After posting about "Turkey Lurkey Time" from Promises, Promises, I thought I'd put up the show's best-remembered song, "I'll Never Fall In Love Again." There were plenty of versions out there, such as Dionne Warwick's hit recording from 1970, and Elvis Costello and Burt Bacharach doing it in Austin Powers 2.
I saw Angels & Demons. If anything, it's worse than The Da Vinci Code. But it made me wonder about this kind of film. What kind? Another example would be the National Treasure franchise, where an academic uses his expertise to search for old clues left behind centuries ago to solve a modern-day mystery.
In an article on Dick Cheney, we get this from Maureen Dowd:
The internet is a haven for creative spelling. Above all, there's one word that's spelled wrong so often that I'm surprised when anyone gets it right. "Definitely."
I was paging through George, Being George, an oral history of George Plimpton, when I noticed, on page 225, a photo of John Wayne and Plimpton. It was identified as being from Rio Bravo. Not even close. Plimpton made a stunt appearance in Rio Lobo, a later, and much worse film with the same star and director.
Here's an interesting article on the damage that political correctness, as it were, has done to Europe. Tolerance may be, in general, a good thing. But does that mean that all cultures and cultural ideas are of equal value, and should be treated as such? Aren't there any concepts a society has that may be worth preserving--free speech, the rule of law, equality of the sexes?
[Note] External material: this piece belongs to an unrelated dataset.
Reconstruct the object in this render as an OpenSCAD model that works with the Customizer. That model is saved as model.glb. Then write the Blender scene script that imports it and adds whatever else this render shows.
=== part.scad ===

I recently watched the rarely shown Something Wild (1961) starring Carroll Baker. It starts with a rape and is pretty strong stuff for its day--it's an independent film, and showed stuff you weren't gonna get from a Hollywood production.
I'll usually take a person's word for it, but I find it hard to credit Nancy Pelosi's claim she wasn't told that waterboarding was being used. Not only is it a convenient after-the-fact conversion, it goes against the recall of others. (Even if, against the evidence, she only heard waterboarding was okay, you still have to wonder why she didn't complain, since, according to what she claims now, this would mean she was told a war crime was legal.)